WHAT THIS TASK INVOLVES:
Below are entries. Copy exactly the lines running from the line that holds "doc.recompute()" to the line that holds "Face = bmesh.types.BMFace", with both ends included.

MATERIAL FOR THIS TASK:
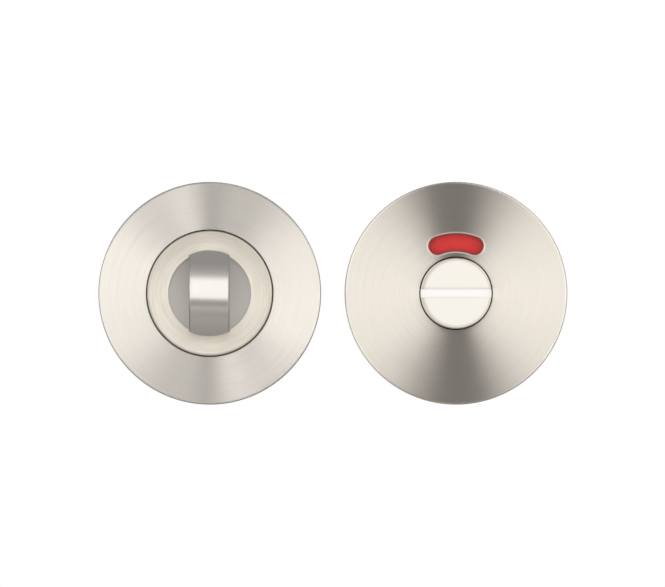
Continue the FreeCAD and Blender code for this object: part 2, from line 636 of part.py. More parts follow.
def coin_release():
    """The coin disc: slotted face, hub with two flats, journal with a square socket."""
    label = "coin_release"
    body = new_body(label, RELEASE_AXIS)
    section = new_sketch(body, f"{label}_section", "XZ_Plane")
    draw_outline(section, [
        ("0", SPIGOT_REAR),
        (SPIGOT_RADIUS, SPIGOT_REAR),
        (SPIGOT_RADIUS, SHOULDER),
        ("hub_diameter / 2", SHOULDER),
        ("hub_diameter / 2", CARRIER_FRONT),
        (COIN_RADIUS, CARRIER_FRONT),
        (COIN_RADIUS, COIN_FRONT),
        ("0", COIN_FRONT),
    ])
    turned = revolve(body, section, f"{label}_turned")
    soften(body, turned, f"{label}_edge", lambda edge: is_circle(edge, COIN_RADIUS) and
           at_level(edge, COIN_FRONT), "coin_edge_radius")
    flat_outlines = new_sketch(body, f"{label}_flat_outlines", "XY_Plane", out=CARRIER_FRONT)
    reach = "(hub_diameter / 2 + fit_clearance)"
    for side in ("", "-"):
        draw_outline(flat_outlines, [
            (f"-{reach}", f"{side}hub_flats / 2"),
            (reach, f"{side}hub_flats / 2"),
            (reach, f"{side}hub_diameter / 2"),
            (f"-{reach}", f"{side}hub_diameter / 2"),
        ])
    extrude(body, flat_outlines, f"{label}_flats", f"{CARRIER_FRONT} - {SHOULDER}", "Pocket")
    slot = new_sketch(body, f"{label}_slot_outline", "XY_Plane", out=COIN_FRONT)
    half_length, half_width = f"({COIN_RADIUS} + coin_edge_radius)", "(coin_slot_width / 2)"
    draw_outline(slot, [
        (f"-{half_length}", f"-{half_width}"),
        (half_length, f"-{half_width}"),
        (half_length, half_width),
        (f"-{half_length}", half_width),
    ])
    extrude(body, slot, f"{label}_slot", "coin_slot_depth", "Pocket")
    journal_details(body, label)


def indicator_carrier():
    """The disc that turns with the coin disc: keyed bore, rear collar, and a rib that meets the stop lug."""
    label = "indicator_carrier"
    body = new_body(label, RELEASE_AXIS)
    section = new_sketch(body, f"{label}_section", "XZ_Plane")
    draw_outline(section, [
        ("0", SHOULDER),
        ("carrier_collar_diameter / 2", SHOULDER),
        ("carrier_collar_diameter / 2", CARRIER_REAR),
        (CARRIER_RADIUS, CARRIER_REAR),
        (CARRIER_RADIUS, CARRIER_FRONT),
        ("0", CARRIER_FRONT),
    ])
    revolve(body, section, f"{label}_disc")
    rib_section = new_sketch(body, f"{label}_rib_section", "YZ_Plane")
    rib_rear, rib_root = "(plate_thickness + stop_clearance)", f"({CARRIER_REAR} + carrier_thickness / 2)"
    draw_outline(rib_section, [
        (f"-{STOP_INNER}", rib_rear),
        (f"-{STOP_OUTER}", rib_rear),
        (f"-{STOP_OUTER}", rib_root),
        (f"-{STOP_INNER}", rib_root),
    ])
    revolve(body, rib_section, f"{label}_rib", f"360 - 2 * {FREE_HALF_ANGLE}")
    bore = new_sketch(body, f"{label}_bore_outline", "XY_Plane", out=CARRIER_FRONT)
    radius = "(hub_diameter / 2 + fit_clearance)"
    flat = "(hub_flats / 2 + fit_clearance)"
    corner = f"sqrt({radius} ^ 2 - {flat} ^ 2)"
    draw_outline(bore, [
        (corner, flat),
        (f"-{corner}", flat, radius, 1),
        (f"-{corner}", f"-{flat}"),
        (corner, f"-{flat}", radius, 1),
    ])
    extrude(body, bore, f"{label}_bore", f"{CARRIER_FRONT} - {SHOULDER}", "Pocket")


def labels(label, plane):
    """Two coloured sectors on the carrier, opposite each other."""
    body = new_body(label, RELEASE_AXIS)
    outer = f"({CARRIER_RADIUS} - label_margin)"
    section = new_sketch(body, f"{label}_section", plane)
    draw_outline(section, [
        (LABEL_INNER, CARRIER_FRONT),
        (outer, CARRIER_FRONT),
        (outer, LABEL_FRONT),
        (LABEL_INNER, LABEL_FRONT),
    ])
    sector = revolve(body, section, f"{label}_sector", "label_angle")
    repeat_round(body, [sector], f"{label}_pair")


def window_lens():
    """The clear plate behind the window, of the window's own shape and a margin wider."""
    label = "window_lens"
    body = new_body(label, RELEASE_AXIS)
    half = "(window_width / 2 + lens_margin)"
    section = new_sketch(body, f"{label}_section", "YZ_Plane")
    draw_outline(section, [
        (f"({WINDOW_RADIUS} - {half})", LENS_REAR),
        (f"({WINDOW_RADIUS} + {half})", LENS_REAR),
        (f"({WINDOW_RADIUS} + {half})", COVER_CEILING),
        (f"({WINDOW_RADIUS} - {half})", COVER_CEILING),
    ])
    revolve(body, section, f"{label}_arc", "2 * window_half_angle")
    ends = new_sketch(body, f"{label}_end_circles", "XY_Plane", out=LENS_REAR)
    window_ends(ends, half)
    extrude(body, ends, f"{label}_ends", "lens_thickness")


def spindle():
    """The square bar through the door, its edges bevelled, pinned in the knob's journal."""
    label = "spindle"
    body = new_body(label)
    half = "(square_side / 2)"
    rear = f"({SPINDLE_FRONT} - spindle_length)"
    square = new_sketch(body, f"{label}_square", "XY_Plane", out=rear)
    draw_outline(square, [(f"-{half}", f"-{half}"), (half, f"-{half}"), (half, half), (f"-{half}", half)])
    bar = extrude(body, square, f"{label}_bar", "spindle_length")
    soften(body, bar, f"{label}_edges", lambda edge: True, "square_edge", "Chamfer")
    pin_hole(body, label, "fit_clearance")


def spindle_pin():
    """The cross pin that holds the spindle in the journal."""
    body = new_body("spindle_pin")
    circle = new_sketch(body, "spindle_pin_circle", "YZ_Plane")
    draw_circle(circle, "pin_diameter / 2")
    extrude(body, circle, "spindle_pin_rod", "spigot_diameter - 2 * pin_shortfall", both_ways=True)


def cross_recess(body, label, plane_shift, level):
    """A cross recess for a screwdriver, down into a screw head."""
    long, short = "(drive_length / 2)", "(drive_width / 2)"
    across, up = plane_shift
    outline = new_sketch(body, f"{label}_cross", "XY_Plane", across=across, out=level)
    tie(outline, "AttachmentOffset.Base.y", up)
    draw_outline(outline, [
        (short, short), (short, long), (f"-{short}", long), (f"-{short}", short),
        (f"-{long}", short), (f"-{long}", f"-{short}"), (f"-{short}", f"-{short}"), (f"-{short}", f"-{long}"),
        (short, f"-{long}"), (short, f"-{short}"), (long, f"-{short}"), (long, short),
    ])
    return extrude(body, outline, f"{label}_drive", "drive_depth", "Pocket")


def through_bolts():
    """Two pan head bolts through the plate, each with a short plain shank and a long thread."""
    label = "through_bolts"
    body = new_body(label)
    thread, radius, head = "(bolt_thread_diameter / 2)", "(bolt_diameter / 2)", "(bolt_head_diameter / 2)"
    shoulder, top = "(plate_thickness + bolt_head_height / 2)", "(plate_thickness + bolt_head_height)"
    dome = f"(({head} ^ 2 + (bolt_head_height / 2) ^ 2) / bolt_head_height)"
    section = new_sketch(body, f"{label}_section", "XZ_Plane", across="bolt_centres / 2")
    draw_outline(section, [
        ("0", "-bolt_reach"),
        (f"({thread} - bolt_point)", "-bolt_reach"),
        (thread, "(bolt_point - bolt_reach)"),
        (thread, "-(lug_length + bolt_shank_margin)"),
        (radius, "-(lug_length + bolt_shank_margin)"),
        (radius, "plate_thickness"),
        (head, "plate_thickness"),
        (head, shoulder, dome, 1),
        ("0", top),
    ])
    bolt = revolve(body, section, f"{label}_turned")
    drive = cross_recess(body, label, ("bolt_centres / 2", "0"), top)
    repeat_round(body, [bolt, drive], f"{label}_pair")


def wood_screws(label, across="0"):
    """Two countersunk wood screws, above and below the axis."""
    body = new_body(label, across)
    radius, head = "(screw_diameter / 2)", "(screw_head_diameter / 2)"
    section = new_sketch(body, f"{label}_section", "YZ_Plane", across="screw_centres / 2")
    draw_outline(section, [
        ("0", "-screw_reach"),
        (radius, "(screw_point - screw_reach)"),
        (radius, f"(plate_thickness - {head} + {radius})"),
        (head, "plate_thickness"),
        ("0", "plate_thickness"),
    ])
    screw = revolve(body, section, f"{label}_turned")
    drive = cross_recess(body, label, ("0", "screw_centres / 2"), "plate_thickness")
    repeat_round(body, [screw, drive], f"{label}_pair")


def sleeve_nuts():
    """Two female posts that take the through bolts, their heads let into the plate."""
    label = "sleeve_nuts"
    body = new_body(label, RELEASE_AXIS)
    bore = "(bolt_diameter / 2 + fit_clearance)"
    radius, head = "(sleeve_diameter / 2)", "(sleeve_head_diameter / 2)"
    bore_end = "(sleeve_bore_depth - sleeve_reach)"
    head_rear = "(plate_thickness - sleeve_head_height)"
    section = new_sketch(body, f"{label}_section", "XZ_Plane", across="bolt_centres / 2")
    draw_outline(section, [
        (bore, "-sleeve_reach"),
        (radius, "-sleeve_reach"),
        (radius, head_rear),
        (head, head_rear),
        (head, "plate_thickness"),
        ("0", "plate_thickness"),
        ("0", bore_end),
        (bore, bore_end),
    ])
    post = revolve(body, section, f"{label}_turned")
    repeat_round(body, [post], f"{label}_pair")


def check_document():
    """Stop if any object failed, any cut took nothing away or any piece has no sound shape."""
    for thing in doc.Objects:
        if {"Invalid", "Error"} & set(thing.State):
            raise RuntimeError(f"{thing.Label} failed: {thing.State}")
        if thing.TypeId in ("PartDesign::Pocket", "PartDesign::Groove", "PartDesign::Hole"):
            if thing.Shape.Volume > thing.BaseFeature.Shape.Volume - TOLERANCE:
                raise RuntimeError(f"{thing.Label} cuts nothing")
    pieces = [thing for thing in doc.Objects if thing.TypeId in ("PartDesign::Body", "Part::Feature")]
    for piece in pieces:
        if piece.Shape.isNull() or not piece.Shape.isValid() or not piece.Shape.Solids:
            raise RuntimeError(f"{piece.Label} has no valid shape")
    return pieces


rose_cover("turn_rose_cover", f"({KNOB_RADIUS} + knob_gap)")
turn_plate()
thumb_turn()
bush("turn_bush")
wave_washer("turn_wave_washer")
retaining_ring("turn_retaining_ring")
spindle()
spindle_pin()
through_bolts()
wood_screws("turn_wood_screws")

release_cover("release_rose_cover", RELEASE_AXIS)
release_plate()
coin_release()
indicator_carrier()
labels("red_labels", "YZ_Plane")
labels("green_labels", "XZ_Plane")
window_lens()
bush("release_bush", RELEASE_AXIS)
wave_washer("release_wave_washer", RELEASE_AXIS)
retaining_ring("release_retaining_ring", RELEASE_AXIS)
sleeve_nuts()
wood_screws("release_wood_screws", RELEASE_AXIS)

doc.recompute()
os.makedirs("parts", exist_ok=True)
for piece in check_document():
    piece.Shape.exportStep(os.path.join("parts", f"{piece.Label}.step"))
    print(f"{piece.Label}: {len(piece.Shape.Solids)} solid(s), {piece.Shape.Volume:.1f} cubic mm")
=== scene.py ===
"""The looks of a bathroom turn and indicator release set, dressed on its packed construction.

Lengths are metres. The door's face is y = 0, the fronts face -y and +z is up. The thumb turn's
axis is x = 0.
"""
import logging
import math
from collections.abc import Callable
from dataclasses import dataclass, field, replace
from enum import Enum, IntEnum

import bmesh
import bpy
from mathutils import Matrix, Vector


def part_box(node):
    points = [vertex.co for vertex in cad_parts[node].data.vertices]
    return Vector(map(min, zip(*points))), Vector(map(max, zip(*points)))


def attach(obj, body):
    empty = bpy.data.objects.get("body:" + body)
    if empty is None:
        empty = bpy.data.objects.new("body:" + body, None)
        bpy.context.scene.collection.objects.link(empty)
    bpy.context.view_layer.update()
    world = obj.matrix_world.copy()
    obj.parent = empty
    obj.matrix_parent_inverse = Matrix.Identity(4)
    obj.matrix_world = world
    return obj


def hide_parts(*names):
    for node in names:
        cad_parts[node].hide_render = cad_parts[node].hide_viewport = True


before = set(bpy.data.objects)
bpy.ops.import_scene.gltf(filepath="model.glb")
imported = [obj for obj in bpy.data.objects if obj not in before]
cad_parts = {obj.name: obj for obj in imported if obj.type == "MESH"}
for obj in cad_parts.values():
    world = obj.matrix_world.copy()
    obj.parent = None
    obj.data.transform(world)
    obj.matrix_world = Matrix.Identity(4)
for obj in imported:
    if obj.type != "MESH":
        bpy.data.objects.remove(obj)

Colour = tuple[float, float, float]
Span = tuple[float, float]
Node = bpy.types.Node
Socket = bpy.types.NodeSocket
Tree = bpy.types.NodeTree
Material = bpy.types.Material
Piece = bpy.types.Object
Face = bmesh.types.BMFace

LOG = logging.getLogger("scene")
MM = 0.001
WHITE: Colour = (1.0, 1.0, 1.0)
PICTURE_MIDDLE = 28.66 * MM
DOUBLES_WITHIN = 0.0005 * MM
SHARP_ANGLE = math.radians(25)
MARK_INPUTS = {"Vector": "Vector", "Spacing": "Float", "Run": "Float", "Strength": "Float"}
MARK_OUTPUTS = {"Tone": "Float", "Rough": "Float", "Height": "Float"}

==

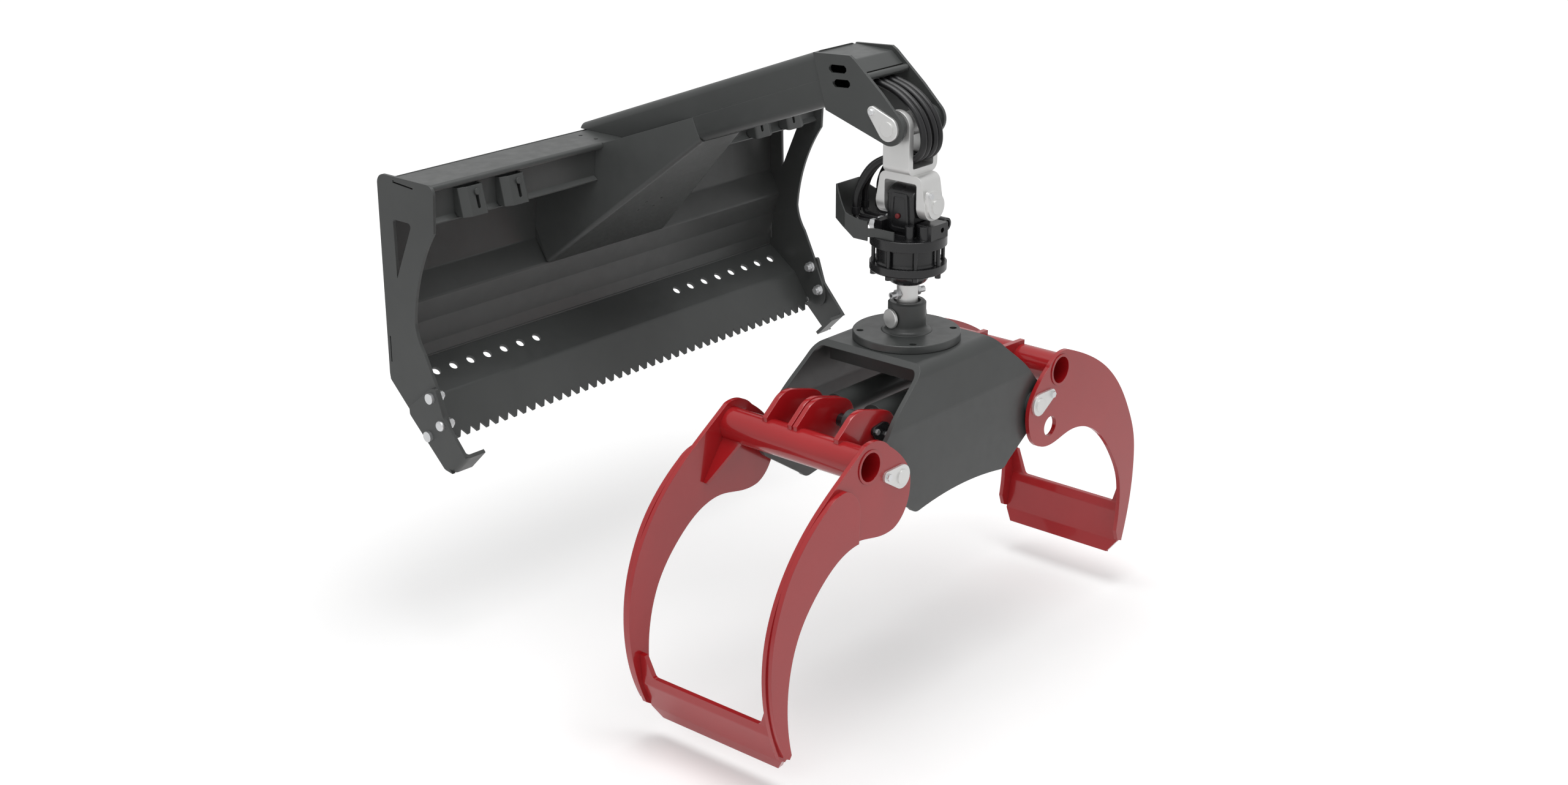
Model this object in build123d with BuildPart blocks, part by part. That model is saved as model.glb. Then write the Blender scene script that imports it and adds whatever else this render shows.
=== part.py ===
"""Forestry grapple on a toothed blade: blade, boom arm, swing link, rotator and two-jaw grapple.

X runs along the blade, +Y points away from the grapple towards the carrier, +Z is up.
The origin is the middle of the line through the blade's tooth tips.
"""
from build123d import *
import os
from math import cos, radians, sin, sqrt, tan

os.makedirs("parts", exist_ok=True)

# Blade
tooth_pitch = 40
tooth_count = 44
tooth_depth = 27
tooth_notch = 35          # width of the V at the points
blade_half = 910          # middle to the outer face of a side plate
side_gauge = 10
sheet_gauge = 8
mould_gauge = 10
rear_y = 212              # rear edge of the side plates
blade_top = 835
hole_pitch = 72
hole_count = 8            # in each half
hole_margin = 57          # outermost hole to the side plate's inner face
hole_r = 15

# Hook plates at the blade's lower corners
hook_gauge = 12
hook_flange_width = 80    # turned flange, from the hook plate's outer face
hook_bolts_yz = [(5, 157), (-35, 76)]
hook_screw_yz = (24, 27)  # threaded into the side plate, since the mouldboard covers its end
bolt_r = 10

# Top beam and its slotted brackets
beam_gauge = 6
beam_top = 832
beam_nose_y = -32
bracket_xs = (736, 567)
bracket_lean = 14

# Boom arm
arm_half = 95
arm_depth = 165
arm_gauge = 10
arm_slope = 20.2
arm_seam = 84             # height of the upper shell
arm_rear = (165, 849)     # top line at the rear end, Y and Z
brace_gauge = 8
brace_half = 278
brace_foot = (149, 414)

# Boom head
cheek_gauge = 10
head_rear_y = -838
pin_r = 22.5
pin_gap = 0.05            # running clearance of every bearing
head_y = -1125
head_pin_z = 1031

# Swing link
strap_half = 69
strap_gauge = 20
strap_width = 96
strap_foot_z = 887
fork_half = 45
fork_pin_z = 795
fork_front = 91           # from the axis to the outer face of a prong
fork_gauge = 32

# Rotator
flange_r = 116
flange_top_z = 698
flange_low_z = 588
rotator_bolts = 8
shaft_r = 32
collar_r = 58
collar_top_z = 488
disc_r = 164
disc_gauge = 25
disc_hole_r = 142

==

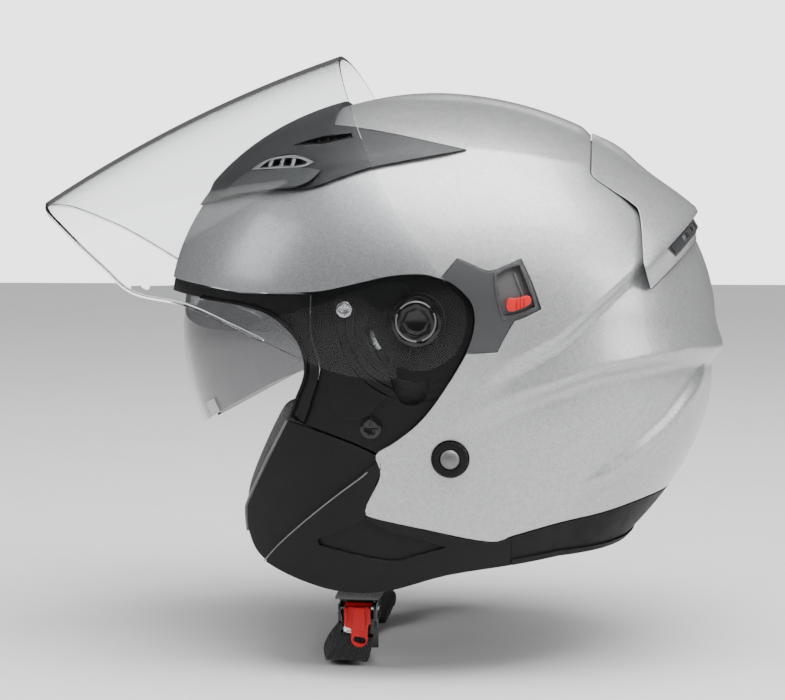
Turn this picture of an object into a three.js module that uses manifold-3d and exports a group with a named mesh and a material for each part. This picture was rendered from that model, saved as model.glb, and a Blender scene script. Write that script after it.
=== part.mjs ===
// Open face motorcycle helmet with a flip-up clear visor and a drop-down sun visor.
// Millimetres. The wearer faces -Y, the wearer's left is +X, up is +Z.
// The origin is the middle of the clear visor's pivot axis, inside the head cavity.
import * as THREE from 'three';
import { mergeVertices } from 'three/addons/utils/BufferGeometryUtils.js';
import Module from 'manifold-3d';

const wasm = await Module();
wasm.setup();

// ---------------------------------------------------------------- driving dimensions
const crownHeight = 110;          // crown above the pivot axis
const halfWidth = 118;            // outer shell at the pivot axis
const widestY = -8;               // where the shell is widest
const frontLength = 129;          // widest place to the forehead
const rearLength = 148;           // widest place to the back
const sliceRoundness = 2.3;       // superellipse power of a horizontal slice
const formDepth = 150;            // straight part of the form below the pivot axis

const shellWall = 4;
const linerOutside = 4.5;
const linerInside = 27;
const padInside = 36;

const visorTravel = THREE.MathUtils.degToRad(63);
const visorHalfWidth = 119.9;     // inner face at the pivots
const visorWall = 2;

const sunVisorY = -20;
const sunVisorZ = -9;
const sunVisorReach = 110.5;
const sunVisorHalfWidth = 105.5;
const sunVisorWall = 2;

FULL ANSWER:
doc.recompute()
os.makedirs("parts", exist_ok=True)
for piece in check_document():
    piece.Shape.exportStep(os.path.join("parts", f"{piece.Label}.step"))
    print(f"{piece.Label}: {len(piece.Shape.Solids)} solid(s), {piece.Shape.Volume:.1f} cubic mm")
=== scene.py ===
"""The looks of a bathroom turn and indicator release set, dressed on its packed construction.

Lengths are metres. The door's face is y = 0, the fronts face -y and +z is up. The thumb turn's
axis is x = 0.
"""
import logging
import math
from collections.abc import Callable
from dataclasses import dataclass, field, replace
from enum import Enum, IntEnum

import bmesh
import bpy
from mathutils import Matrix, Vector


def part_box(node):
    points = [vertex.co for vertex in cad_parts[node].data.vertices]
    return Vector(map(min, zip(*points))), Vector(map(max, zip(*points)))


def attach(obj, body):
    empty = bpy.data.objects.get("body:" + body)
    if empty is None:
        empty = bpy.data.objects.new("body:" + body, None)
        bpy.context.scene.collection.objects.link(empty)
    bpy.context.view_layer.update()
    world = obj.matrix_world.copy()
    obj.parent = empty
    obj.matrix_parent_inverse = Matrix.Identity(4)
    obj.matrix_world = world
    return obj


def hide_parts(*names):
    for node in names:
        cad_parts[node].hide_render = cad_parts[node].hide_viewport = True


before = set(bpy.data.objects)
bpy.ops.import_scene.gltf(filepath="model.glb")
imported = [obj for obj in bpy.data.objects if obj not in before]
cad_parts = {obj.name: obj for obj in imported if obj.type == "MESH"}
for obj in cad_parts.values():
    world = obj.matrix_world.copy()
    obj.parent = None
    obj.data.transform(world)
    obj.matrix_world = Matrix.Identity(4)
for obj in imported:
    if obj.type != "MESH":
        bpy.data.objects.remove(obj)

Colour = tuple[float, float, float]
Span = tuple[float, float]
Node = bpy.types.Node
Socket = bpy.types.NodeSocket
Tree = bpy.types.NodeTree
Material = bpy.types.Material
Piece = bpy.types.Object
Face = bmesh.types.BMFace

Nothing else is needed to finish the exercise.